ACLU to Greyhound: Stop Border Patrol searches on buses

FILE - A Portland-bound Greyhound leaves the Spokane intermodal center in 2004. (Jed Conklin / The Spokesman-Review)

The American Civil Liberties Union says Greyhound should stop allowing border patrol agents to conduct surprise searches and interrogations on buses in Spokane.

Customs and Border Patrol agents have been staging surprise boardings without warrants, questioning individuals on their immigration status and asking for documents, the ACLU said in a recent statement.

This includes several incidents in Spokane, said Enoka Herat, an attorney who handles police practices and immigration rights cases for the ACLU of Washington.

“CBP is routinely boarding Greyhound buses and demanding people’s citizenship status,” she said Monday. “They have authority within 100 air miles (of a border crossing), so Spokane is really in the outer limits of that.”

Spokane is 97 miles by air from the Canadian border, she said.

In 2017, CBP took at least 34 people into custody in Spokane, the ACLU said. The searches affect everyone on the bus and are intrusive and invasive, Herat said.
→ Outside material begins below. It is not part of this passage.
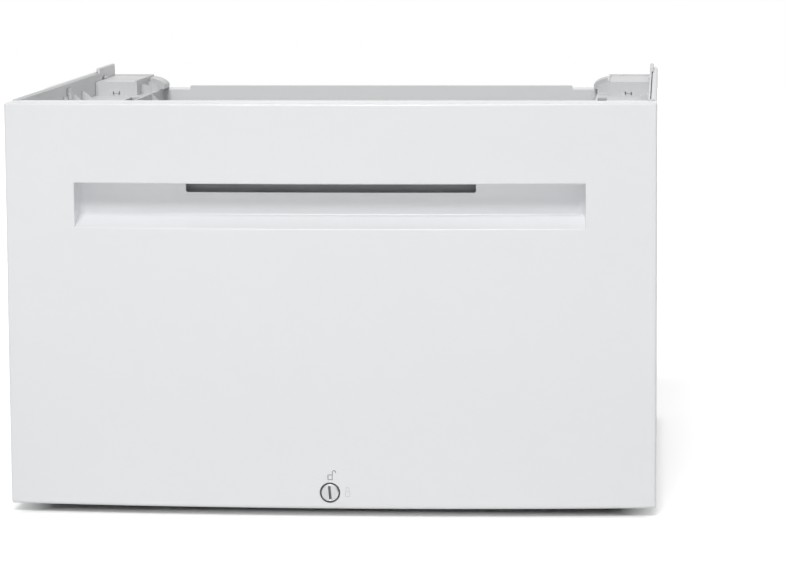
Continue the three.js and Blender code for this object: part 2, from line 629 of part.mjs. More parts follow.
// Threaded stud with its hexagon, standing on the pad.
function stud(x, d) {
  const hex = solid(extruded(hexagon(NUT_FLATS), BODY_BASE - FOOT_PAD_HEIGHT - 2 * FIT)
    .translate(x, at(d), FOOT_PAD_HEIGHT + FIT));
  const shank = rod(STUD_RADIUS, [x, at(d), FOOT_PAD_HEIGHT + 1],
    [x, at(d), FOOT_PAD_HEIGHT + STUD_LENGTH]);
  return join(hex, shank);
}

function footNut(x, d) {
  const bottom = RAIL_BASE + SKIN + FIT;
  return cut(solid(extruded(hexagon(NUT_FLATS), NUT_HEIGHT).translate(x, at(d), bottom)),
    rod(STUD_RADIUS + FIT, [x, at(d), bottom - 1], [x, at(d), bottom + NUT_HEIGHT + 1]));
}

for (const [end, d] of Object.entries(FOOT_DEPTHS)) {
  pair(pedestal, `foot_pad_${end}`, foot(-FOOT_X, d), rubber);
  pair(pedestal, `foot_stud_${end}`, stud(-FOOT_X, d), zinc);
  pair(carcass, `foot_nut_${end}`, footNut(-FOOT_X, d), zinc);
}

// Rubber buffers on the front of the side walls, against which the drawer front closes.
const [lowMargin, highMargin] = BUFFER_MARGINS;
[BODY_BASE + lowMargin, under(highMargin)].forEach((z, i) => {
  const buffer = rod(BUFFER_RADIUS, [left(BUFFER_U), at(LINER_BACK + FIT), z],
    [left(BUFFER_U), at(BODY_START - FIT), z]);
  pair(carcass, `buffer_${['low', 'high'][i]}`, buffer, rubber);
});

// ---- Drawer front -------------------------------------------------------------------------

// Plan of the front, drawn in by the inset: bowed before, square behind.
function frontPlan(inset, backD, radius) {
  const half = FRONT_WIDTH / 2 - inset;
  const face = Array.from({ length: BOW_STEPS - 1 }, (_, i) => {
    const x = -half + 2 * half * (i + 1) / BOW_STEPS;
    return [x, at(inset) - bow(x)];
  });
  return rounded([
    [half, at(backD)], [-half, at(backD)], [-half, at(inset) - bow(half), radius],
    ...face, [half, at(inset) - bow(half), radius],
  ], 3);
}

// The recess as a solid, grown on all sides by the thickness of its walls.
function recess(grow) {
  const half = RECESS_WIDTH / 2 + grow;
  const depth = RECESS_DEPTH + grow;
  const corner = RECESS_CORNER + grow;
  const steps = 18;
  const back = Array.from({ length: steps - 1 }, (_, i) => {
    const x = half - 2 * half * (i + 1) / steps;
    return [x, at(depth) - bow(x)];
  });
  const plan = rounded([
    [-half, at(-FRONT_BOW - 5)], [half, at(-FRONT_BOW - 5)],
    [half, at(depth) - bow(half), Math.min(corner, 2 * half / steps)], ...back,
    [-half, at(depth) - bow(half), Math.min(corner, 2 * half / steps)],
  ], 4);
  const top = CEILING + grow;
  const bottom = CEILING - RECESS_HEIGHT - grow;
  const section = rounded([
    [-6, top], [depth, top], [depth, bottom + SCOOP_RISE, SCOOP_RADIUS],
    [SCOOP_START, bottom], [-6, bottom],
  ], 5);
  return alongZ(plan, bottom - 1, top + 1).intersect(bowed(section, -half - 1, half + 1));
}

function drawerFront() {
  const shape = { bevelEnabled: true, bevelThickness: FRONT_EDGE, bevelSize: FRONT_EDGE,
    bevelOffset: -FRONT_EDGE, bevelSegments: 3 };
  const past = FRONT_RIM + 4 * FRONT_EDGE; // the rounded block is cut off square at the rim
  const rounding = extruded(
    frontPlan(0, past, FRONT_EDGE + 0.5), FRONT_HEIGHT - 2 * FRONT_EDGE, shape);
  const hull = solid(rounding.translate(0, 0, FLOOR_GAP + FRONT_EDGE));
  const outer = cut(hull, block(
    -FRONT_WIDTH, FRONT_WIDTH, at(FRONT_RIM), at(past + 1), 0, FRONT_TOP + 1));
  const hollow = alongZ(
    frontPlan(FRONT_WALL, FRONT_RIM + 1, 1), FLOOR_GAP + FRONT_WALL, FRONT_TOP - FRONT_WALL);
  const bossX = FRONT_WIDTH / 2 - BOSS_INSET;
  const bossZ = [FLOOR_GAP + BOSS_MARGIN, CEILING - 2 * RECESS_HEIGHT, FRONT_TOP - BOSS_MARGIN];
  const bosses = [-bossX, bossX].flatMap((x) => bossZ.map((z) =>
    rod(BOSS_RADIUS, [x, at(1) - bow(x), z], [x, at(LINER_D - FIT), z], 12)));
  const finger = alongY(rounded([
    [-SLOT_WIDTH / 2, CEILING - SLOT_HEIGHT, SLOT_CORNER],
    [SLOT_WIDTH / 2, CEILING - SLOT_HEIGHT, SLOT_CORNER],
    [SLOT_WIDTH / 2, CEILING], [-SLOT_WIDTH / 2, CEILING],
  ], 3), at(RECESS_DEPTH - FRONT_BOW - 3), at(RECESS_DEPTH + FRONT_WALL));
  const lockHole = rod(LOCK_RING_RADIUS + FIT,
    [0, at(-FRONT_BOW - 2), LOCK_Z], [0, at(0), LOCK_Z], 32);
  const walls = join(cut(outer, hollow), recess(FRONT_WALL).intersect(outer), ...bosses);
  return cut(walls, recess(0), finger, lockHole);
}

// Dark finger pocket behind the slot: a trough that reaches up behind the recess ceiling.
function gripPocket() {
  const start = RECESS_DEPTH + FRONT_WALL + FIT;
  const half = SLOT_WIDTH / 2 + 3 * POCKET_WALL;
  const top = CEILING + POCKET_RISE;
  const bottom = CEILING - SLOT_HEIGHT - POCKET_WALL;
  const hood = (grow, front) => rounded([
    [front, top + grow, 2], [start + POCKET_DEPTH + grow, top + grow, 4 + grow],
    [start + POCKET_DEPTH + grow, bottom - grow, 6 + grow], [front, bottom - grow, 0.5],
  ], 4);
  const outer = bowed(hood(0, start), -half, half);
  const inner = bowed(hood(-POCKET_WALL, start + POCKET_WALL), -half + POCKET_WALL, half - POCKET_WALL);
  const mouth = bowed([
    [start - 1, CEILING - SLOT_HEIGHT], [start + 2 * POCKET_WALL, CEILING - SLOT_HEIGHT],
    [start + 2 * POCKET_WALL, CEILING], [start - 1, CEILING],
  ], -SLOT_WIDTH / 2, SLOT_WIDTH / 2);
  return cut(outer, inner, mouth);
}

// Sheet liner that closes the shell from behind and carries the tray.
function frontLiner() {
  const half = FRONT_WIDTH / 2 - FRONT_WALL - FIT;
  const low = FLOOR_GAP + FRONT_WALL + FIT;
  const high = FRONT_TOP - FRONT_WALL - FIT;
  const rim = 8;
  return cut(
    block(-half, half, at(LINER_D - rim), at(LINER_BACK), low, high),
    block(-half + SHEET, half - SHEET, at(LINER_D - rim - 1), at(LINER_D), low + SHEET, high - SHEET),
    rod(LOCK_NOSE_RADIUS + FIT, [0, at(LINER_D - 1), LOCK_Z], [0, at(LINER_BACK + 1), LOCK_Z], 24),
  );
}

place(drawer, 'drawer_front', drawerFront(), gloss);
place(drawer, 'grip_pocket', gripPocket(), pocketGrey);
place(drawer, 'front_liner', frontLiner(), enamel);

// ---- Drawer tray --------------------------------------------------------------------------

// Side of the tray: rolled edge above, a narrow foot under the floor, a flange to the liner.
function traySide() {
  const mid = SHEET / 2;
  const outer = -TRAY_HALF;
  const [hemWidth, hemDrop] = TRAY_HEM;
  const section = folded([
    [outer - hemWidth + mid, TRAY_TOP - hemDrop], [outer - hemWidth + mid, TRAY_TOP - mid, 1.5],
    [outer + mid, TRAY_TOP - mid, 1.5], [outer + mid, TRAY_FLOOR + mid, TRAY_BEND],
    [outer + TRAY_FOOT, TRAY_FLOOR + mid],
  ], SHEET);
  return join(
    alongY(section, at(TRAY_D - mid), at(TRAY_D + TRAY_LENGTH)),
    block(outer - TRAY_FLANGE, outer + SHEET, at(TRAY_D - SHEET), at(TRAY_D), TRAY_FLOOR + 3, TRAY_TOP),
  );
}

// Floor with pressed beads; it rests on the feet of the sides.
function trayFloor() {
  const mid = SHEET / 2;
  const z = TRAY_FLOOR + SHEET + FIT + mid;
  const half = TRAY_HALF - SHEET - TRAY_BEND;
  const beads = Array.from({ length: BEAD_COUNT }, (_, i) => BEAD_PITCH * (i - (BEAD_COUNT - 1) / 2));
  const section = folded([
    [-half, z],
    ...beads.flatMap((x) => [
      [x - BEAD_WIDTH / 2, z], [x - BEAD_WIDTH / 2 + BEAD_HEIGHT, z + BEAD_HEIGHT],
      [x + BEAD_WIDTH / 2 - BEAD_HEIGHT, z + BEAD_HEIGHT], [x + BEAD_WIDTH / 2, z]]),
    [half, z],
  ], SHEET);
  return alongY(section, at(TRAY_D), at(TRAY_D + TRAY_LENGTH));
}

function trayBack() {
  const mid = SHEET / 2;
  const d = TRAY_D + TRAY_LENGTH + FIT + mid;
  const [hemWidth, hemDrop] = TRAY_HEM;
  return alongX(folded([
    [at(d), TRAY_FLOOR], [at(d), TRAY_TOP - mid, 1.5],
    [at(d + hemWidth), TRAY_TOP - mid, 1.5], [at(d + hemWidth), TRAY_TOP - hemDrop],
  ], SHEET), -TRAY_HALF, TRAY_HALF);
}

pair(drawer, 'tray_side', traySide(), enamel);
place(drawer, 'tray_floor', trayFloor(), enamel);
place(drawer, 'tray_back', trayBack(), enamel);

// ---- Lock ---------------------------------------------------------------------------------
// Its pieces turn about Y: heights in the profiles run from the face (negative d) to the back.

const FACE_D = -FRONT_BOW;
const atLock = (geometry) => solid(geometry.translate(0, EDGE_Y, LOCK_Z));

// Bore or shank along the axis of the lock between two depths.
const lockRod = (radius, d0, d1, sides) => rod(radius, [0, at(d0), LOCK_Z], [0, at(d1), LOCK_Z], sides);

// Bush with a ring before the shell, a flange behind it and a nose through the liner.
function lockBush() {
  const ring = LOCK_RING_RADIUS;
  const face = FACE_D - LOCK_PROUD / 2;
  const flange = FACE_D + FRONT_WALL + FIT;
  const noseEnd = LINER_BACK + LOCK_NUT_HEIGHT + 2 * FIT;
  const body = atLock(turned([
    [0, face], [ring - 0.4, face], [ring, face + 0.4],
    [ring, flange], [ring + LOCK_FLANGE, flange],
    [ring + LOCK_FLANGE, flange + LOCK_FLANGE], [ring, flange + LOCK_FLANGE],
    [ring, LINER_D - FIT], [LOCK_NOSE_RADIUS, LINER_D - FIT],
    [LOCK_NOSE_RADIUS, noseEnd], [0, noseEnd],
  ], 32));
  const well = FACE_D - LOCK_PROUD + LOCK_HEAD_DEPTH + FIT;
  return cut(body,
    lockRod(LOCK_HEAD_RADIUS + FIT, face - 1, well, 32),
    lockRod(LOCK_CORE_RADIUS + FIT, well - 1, noseEnd + 1, 24));
}

function lockNut() {
  const hex = extruded(hexagon(LOCK_NUT_FLATS), LOCK_NUT_HEIGHT).applyMatrix4(ALONG_Y);
  const end = LINER_BACK + FIT + LOCK_NUT_HEIGHT;
  return cut(solid(hex.translate(0, at(end), LOCK_Z)),
    lockRod(LOCK_NOSE_RADIUS + FIT, LINER_BACK, end + 1, 24));
}

function lockCylinder() {
  const face = FACE_D - LOCK_PROUD;
  const end = CAM_D - FIT;
  const [width, length, depth] = COIN_SLOT;
  const body = atLock(turned([
    [0, face], [LOCK_HEAD_RADIUS - 0.8, face], [LOCK_HEAD_RADIUS, face + 0.8],
    [LOCK_HEAD_RADIUS, face + LOCK_HEAD_DEPTH], [LOCK_CORE_RADIUS, face + LOCK_HEAD_DEPTH],
    [LOCK_CORE_RADIUS, end], [0, end],
  ], 32));
  const slot = block(-width / 2, width / 2, at(face - 1), at(face + depth), -length / 2, length / 2)
    .rotate([0, -COIN_SLOT_TILT, 0]).translate([0, 0, LOCK_Z]);
  return cut(body, slot,
    lockRod(CAM_SCREW_RADIUS + FIT, end - CAM_SCREW_DEPTH - 1, end + 1, 12));
}

// The cam points up while the lock is open and swings behind the base rail when it is shut.
function lockCam() {
  const half = CAM_WIDTH / 2;
  const outline = rounded([
    [-half, LOCK_Z - half, half - 0.1], [half, LOCK_Z - half, half - 0.1],
    [half, LOCK_Z + CAM_REACH, 2], [-half, LOCK_Z + CAM_REACH, 2],
  ]);
  return cut(alongY(outline, at(CAM_D), at(CAM_D + CAM_THICKNESS)),
    lockRod(CAM_SCREW_RADIUS + FIT, CAM_D - 1, CAM_D + CAM_THICKNESS + 1, 12));
}

function camScrew() {
  const seat = CAM_D + CAM_THICKNESS + FIT;
  const tip = CAM_D - FIT - CAM_SCREW_DEPTH;
  return atLock(turned([
    [0, tip], [CAM_SCREW_RADIUS, tip], [CAM_SCREW_RADIUS, seat], [CAM_SCREW_HEAD, seat],
    [CAM_SCREW_HEAD, seat + 1], [CAM_SCREW_HEAD - 1, seat + 1.9], [0, seat + 2.1],
  ], 12));
}

place(drawer, 'lock_bush', lockBush(), nickel);
place(drawer, 'lock_nut', lockNut(), zinc);
place(lock, 'lock_cylinder', lockCylinder(), nickel);
place(lock, 'lock_cam', lockCam(), zinc);
place(lock, 'cam_screw', camScrew(), zinc);

export default pedestal;
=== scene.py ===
"""The looks of a pedestal with a pull-out drawer for a 60 cm washing machine.

Metres, +Z up, the drawer opens towards -Y, and the floor is z = 0.
"""

import math

import bmesh
import bpy
from mathutils import Matrix, Vector


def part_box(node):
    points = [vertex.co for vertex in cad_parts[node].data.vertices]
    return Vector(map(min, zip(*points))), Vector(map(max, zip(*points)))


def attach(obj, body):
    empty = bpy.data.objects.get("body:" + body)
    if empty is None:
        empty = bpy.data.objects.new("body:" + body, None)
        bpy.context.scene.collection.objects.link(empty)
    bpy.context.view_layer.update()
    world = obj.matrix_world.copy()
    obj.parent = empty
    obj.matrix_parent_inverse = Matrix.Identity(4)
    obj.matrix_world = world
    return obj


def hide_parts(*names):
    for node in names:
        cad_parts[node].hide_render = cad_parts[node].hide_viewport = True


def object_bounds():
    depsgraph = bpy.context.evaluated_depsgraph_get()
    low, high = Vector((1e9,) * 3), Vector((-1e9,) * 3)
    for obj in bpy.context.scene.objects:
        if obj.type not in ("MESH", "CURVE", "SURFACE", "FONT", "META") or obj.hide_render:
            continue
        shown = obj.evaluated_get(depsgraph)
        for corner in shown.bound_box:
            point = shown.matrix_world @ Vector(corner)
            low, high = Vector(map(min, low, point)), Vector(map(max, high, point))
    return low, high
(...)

“You’re not required to carry proof of citizenship with you. But they still ask,” she said. “It’s really intimidating to people. It’s certainly inconvenient.”

There also are concerns that the searches are driven by racial profiling, she said.

Greyhound issued a statement Monday saying they are legally required to comply with laws that allow Border Patrol agents to board a bus if “they believe aliens are being brought illegally into the United States” within 100 air miles of the border. Another law the company cited allows an agent to question and briefly detain someone under a “reasonable suspicion that the person is an illegal alien.”

“Greyhound has opened a dialogue with Border Patrol to see if there’s anything that can be done to balance the enforcement of federal law with the dignity and privacy of our valued customers,” Lanesha Gipson, a senior communications specialist for the company, said in the emailed statement.

Herat contends Greyhound does not need to allow agents on the bus to conduct searches and interrogations.

“Just like individuals, Greyhound has a right to require that the government has a warrant,” she said. “Greyhound is in the business of transporting people from place to place. It shouldn’t subject its paying customers to these suspicious searches, and it doesn’t have to.”